What you have to do: Write out exactly the lines from the line with "Reconstruct the object in this render as a 3D" through the line with "PLEAT_STEPS = 3", including both, and nothing more.

━━━━━ Records shown ━━━━━

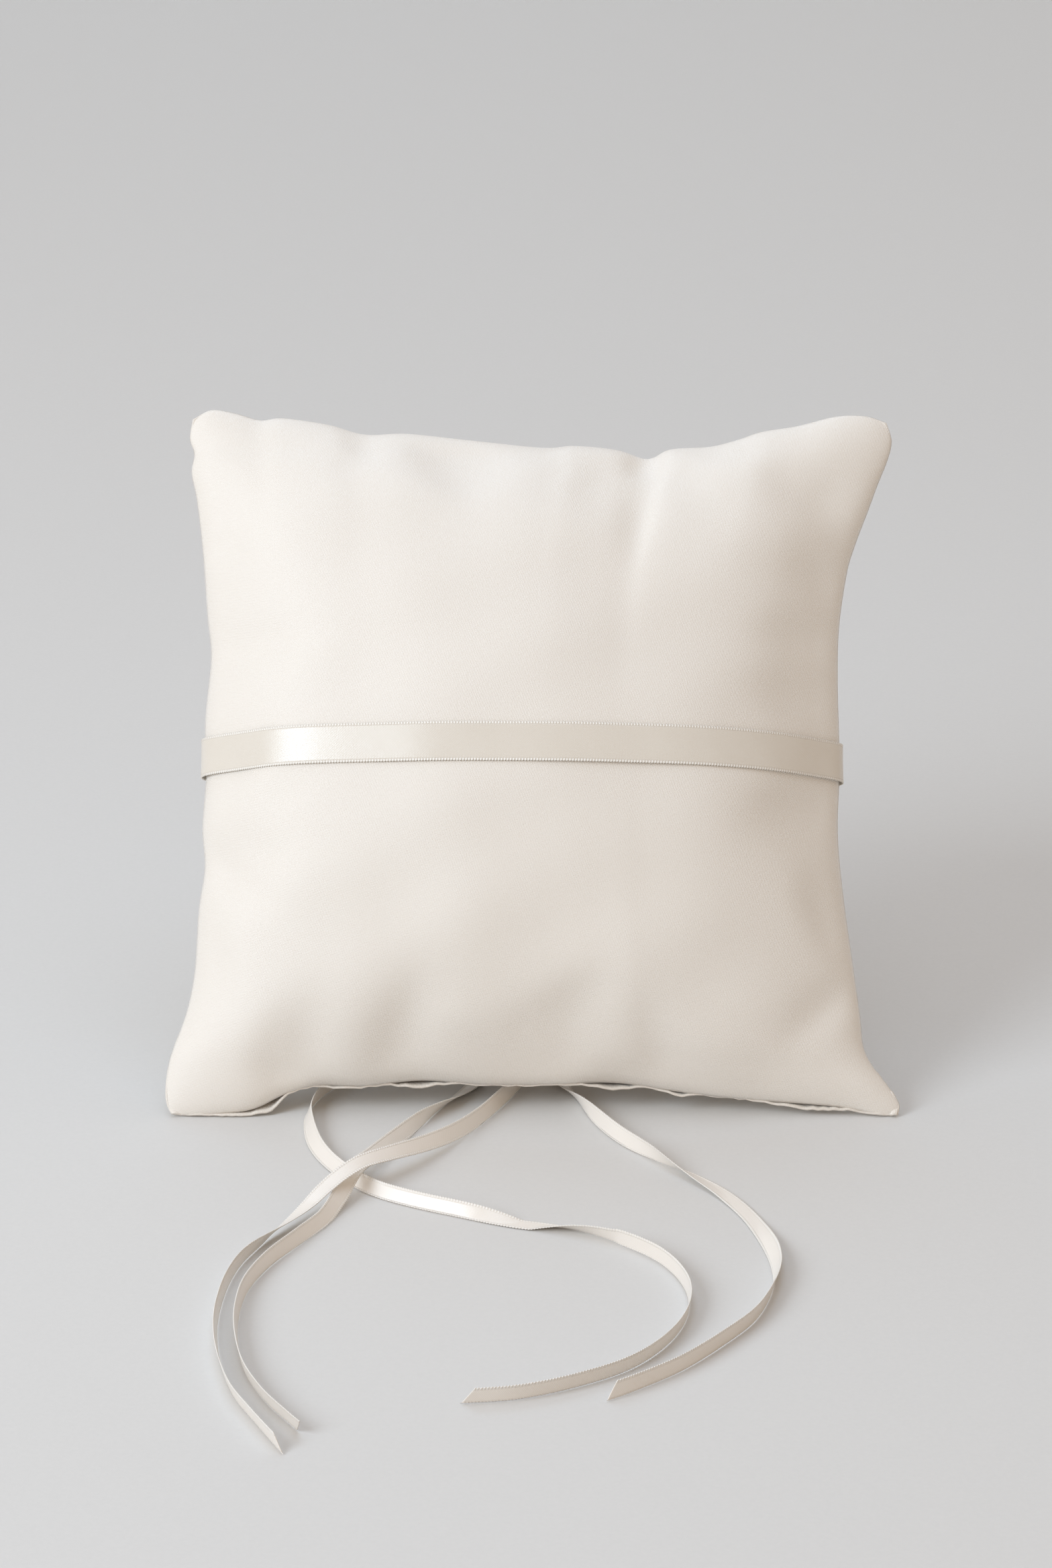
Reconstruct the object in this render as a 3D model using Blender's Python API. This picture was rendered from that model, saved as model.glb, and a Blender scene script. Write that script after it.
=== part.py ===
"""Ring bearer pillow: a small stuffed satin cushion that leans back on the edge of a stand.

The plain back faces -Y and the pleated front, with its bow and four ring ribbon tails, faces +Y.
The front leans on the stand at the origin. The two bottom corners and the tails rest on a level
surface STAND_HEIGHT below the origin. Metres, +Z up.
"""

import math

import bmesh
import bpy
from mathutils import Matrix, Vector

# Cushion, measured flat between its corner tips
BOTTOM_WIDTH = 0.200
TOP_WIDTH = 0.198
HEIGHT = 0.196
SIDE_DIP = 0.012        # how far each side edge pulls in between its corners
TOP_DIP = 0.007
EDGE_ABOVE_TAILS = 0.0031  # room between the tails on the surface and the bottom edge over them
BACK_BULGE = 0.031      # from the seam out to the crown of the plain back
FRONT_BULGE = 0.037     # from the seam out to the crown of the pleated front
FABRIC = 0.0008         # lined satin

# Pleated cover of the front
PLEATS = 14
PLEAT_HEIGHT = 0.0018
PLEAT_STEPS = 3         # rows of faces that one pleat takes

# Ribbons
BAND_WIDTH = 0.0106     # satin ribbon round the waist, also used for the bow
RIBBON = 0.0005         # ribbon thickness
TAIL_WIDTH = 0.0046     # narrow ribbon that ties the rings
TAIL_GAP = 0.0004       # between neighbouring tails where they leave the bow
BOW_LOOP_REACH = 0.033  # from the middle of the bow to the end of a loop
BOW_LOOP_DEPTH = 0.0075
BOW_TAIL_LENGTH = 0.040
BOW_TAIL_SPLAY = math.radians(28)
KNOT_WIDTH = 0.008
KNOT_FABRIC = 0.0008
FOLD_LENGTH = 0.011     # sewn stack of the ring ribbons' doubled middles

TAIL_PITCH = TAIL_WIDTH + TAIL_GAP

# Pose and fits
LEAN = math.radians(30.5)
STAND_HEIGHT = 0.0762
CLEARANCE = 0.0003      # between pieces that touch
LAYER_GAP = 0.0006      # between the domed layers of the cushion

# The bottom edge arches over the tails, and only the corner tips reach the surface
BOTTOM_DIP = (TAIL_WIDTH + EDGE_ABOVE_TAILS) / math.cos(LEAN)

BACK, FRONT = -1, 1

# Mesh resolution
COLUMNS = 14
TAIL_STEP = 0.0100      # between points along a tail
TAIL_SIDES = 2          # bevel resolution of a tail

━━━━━
━━━━━ Records shown ━━━━━

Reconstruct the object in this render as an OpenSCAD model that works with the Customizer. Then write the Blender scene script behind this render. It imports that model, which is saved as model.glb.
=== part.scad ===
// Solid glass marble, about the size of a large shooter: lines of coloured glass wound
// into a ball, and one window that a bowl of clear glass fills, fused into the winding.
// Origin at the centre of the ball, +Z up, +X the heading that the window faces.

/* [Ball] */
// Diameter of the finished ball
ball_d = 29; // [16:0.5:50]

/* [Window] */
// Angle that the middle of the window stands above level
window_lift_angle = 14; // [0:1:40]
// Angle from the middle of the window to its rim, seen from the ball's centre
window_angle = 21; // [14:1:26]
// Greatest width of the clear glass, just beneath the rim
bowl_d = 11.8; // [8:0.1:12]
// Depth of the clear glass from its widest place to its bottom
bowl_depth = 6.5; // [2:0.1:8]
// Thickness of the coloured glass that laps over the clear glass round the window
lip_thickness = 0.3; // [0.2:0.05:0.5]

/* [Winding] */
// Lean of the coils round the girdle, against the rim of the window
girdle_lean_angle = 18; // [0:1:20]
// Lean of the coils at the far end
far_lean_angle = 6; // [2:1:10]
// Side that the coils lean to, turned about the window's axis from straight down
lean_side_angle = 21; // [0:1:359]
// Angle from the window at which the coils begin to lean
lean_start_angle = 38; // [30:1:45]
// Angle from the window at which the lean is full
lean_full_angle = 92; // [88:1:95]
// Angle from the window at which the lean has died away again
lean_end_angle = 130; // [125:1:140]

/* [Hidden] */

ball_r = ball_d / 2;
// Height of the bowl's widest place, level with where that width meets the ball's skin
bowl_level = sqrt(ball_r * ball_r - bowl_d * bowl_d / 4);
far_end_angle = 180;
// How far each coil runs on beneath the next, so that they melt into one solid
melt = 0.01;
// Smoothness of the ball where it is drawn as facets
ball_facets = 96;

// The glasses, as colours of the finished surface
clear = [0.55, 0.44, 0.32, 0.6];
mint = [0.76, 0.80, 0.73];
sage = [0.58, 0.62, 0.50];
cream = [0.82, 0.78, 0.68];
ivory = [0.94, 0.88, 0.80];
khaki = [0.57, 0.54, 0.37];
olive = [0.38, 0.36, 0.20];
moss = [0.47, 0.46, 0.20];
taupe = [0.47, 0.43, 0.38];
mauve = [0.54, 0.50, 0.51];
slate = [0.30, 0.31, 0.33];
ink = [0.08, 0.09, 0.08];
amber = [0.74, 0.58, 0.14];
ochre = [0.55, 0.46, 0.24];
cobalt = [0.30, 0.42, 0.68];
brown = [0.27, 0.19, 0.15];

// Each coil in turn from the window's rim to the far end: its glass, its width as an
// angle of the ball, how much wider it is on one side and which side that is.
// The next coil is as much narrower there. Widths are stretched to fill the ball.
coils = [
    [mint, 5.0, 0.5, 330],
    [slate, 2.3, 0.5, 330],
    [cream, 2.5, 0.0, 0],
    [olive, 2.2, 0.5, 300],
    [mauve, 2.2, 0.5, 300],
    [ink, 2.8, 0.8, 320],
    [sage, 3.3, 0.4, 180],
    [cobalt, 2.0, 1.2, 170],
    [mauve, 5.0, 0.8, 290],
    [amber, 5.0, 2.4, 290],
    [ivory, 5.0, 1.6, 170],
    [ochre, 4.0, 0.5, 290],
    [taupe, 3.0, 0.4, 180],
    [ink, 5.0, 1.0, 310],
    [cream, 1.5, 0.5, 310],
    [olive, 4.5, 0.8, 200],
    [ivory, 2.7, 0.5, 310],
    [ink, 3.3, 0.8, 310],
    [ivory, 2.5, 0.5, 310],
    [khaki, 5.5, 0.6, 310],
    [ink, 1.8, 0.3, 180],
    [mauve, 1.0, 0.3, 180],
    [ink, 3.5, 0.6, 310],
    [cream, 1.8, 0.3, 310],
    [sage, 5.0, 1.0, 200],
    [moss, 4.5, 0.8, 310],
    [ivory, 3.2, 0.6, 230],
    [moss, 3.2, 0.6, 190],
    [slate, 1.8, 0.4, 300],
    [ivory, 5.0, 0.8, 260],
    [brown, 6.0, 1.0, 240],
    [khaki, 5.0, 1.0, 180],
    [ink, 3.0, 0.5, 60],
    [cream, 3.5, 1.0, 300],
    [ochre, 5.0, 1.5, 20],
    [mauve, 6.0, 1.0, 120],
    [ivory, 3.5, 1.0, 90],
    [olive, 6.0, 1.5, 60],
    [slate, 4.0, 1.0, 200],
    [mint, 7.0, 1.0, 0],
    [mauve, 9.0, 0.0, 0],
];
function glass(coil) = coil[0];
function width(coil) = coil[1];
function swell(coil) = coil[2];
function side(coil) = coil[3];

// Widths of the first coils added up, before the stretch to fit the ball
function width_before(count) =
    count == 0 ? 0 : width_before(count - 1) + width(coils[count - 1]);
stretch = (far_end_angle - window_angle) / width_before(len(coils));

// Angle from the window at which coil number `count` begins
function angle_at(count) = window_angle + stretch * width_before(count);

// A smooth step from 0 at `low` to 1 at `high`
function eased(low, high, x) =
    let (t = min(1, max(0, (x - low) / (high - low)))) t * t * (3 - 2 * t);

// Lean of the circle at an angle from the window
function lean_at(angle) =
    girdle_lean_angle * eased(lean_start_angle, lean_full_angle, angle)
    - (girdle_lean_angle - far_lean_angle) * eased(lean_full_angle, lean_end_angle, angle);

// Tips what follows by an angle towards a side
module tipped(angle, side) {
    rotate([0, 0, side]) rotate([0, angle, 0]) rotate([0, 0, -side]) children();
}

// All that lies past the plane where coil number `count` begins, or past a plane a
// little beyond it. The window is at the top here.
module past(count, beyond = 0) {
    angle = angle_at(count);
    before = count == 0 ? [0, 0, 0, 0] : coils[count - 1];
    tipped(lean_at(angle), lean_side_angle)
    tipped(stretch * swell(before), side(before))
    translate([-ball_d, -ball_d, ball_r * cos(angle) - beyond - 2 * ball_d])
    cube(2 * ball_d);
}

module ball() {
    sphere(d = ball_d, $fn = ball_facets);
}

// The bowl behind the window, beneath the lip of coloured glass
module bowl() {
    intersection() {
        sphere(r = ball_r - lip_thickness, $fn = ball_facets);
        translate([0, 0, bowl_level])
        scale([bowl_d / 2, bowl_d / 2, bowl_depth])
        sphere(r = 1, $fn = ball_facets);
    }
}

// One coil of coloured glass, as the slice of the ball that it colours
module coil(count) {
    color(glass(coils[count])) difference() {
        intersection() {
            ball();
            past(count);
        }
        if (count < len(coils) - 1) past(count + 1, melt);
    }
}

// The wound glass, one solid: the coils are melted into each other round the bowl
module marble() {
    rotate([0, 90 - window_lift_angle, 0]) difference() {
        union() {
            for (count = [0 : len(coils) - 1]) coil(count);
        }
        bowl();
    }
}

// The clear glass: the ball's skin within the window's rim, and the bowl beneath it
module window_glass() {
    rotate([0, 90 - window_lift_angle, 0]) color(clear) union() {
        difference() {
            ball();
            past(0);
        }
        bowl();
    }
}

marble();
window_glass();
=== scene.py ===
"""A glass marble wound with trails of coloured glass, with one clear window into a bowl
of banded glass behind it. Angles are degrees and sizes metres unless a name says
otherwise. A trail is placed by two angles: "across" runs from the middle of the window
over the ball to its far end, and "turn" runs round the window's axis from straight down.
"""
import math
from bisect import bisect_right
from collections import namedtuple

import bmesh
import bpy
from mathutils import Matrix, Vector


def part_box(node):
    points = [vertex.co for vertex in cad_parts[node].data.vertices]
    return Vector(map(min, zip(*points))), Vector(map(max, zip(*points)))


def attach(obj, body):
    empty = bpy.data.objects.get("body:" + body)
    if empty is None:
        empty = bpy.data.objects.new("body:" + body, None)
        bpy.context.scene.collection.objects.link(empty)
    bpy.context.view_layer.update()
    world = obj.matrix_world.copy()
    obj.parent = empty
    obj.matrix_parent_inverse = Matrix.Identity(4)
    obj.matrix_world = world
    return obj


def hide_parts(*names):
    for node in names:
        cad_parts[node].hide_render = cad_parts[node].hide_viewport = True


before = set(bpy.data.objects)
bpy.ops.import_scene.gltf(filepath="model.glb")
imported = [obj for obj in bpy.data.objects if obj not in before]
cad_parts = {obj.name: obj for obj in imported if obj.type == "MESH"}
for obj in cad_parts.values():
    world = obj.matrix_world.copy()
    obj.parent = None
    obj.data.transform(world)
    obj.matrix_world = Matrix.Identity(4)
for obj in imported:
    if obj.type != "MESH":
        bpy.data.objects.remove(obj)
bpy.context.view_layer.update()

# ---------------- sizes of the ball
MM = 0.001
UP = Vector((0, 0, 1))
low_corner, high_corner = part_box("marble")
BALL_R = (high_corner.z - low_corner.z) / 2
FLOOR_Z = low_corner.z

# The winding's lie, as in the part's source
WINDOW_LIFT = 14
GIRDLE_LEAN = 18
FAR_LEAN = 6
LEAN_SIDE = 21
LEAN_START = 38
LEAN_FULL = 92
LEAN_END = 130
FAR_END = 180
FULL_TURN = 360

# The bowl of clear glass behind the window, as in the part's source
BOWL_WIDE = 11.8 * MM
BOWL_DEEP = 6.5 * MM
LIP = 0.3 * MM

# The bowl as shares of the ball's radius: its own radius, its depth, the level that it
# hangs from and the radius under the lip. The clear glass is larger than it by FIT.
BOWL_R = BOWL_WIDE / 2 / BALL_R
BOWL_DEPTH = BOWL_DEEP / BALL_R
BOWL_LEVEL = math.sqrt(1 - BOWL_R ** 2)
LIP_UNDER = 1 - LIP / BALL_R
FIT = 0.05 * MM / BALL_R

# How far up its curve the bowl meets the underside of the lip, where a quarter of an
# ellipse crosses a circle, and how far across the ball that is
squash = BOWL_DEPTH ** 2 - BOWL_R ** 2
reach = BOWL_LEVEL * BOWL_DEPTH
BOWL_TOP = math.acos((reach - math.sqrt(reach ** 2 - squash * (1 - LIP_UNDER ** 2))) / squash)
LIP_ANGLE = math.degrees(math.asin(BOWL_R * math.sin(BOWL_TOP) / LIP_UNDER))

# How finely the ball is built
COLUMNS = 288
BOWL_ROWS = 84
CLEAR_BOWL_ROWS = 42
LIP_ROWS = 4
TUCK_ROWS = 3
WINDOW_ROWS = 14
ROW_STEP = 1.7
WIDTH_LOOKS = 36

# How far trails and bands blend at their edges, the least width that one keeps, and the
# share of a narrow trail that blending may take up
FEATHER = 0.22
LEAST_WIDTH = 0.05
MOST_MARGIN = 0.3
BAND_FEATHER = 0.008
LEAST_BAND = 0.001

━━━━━

Correct answer:
Reconstruct the object in this render as a 3D model using Blender's Python API. This picture was rendered from that model, saved as model.glb, and a Blender scene script. Write that script after it.
=== part.py ===
"""Ring bearer pillow: a small stuffed satin cushion that leans back on the edge of a stand.

The plain back faces -Y and the pleated front, with its bow and four ring ribbon tails, faces +Y.
The front leans on the stand at the origin. The two bottom corners and the tails rest on a level
surface STAND_HEIGHT below the origin. Metres, +Z up.
"""

import math

import bmesh
import bpy
from mathutils import Matrix, Vector

# Cushion, measured flat between its corner tips
BOTTOM_WIDTH = 0.200
TOP_WIDTH = 0.198
HEIGHT = 0.196
SIDE_DIP = 0.012        # how far each side edge pulls in between its corners
TOP_DIP = 0.007
EDGE_ABOVE_TAILS = 0.0031  # room between the tails on the surface and the bottom edge over them
BACK_BULGE = 0.031      # from the seam out to the crown of the plain back
FRONT_BULGE = 0.037     # from the seam out to the crown of the pleated front
FABRIC = 0.0008         # lined satin

# Pleated cover of the front
PLEATS = 14
PLEAT_HEIGHT = 0.0018
PLEAT_STEPS = 3         # rows of faces that one pleat takes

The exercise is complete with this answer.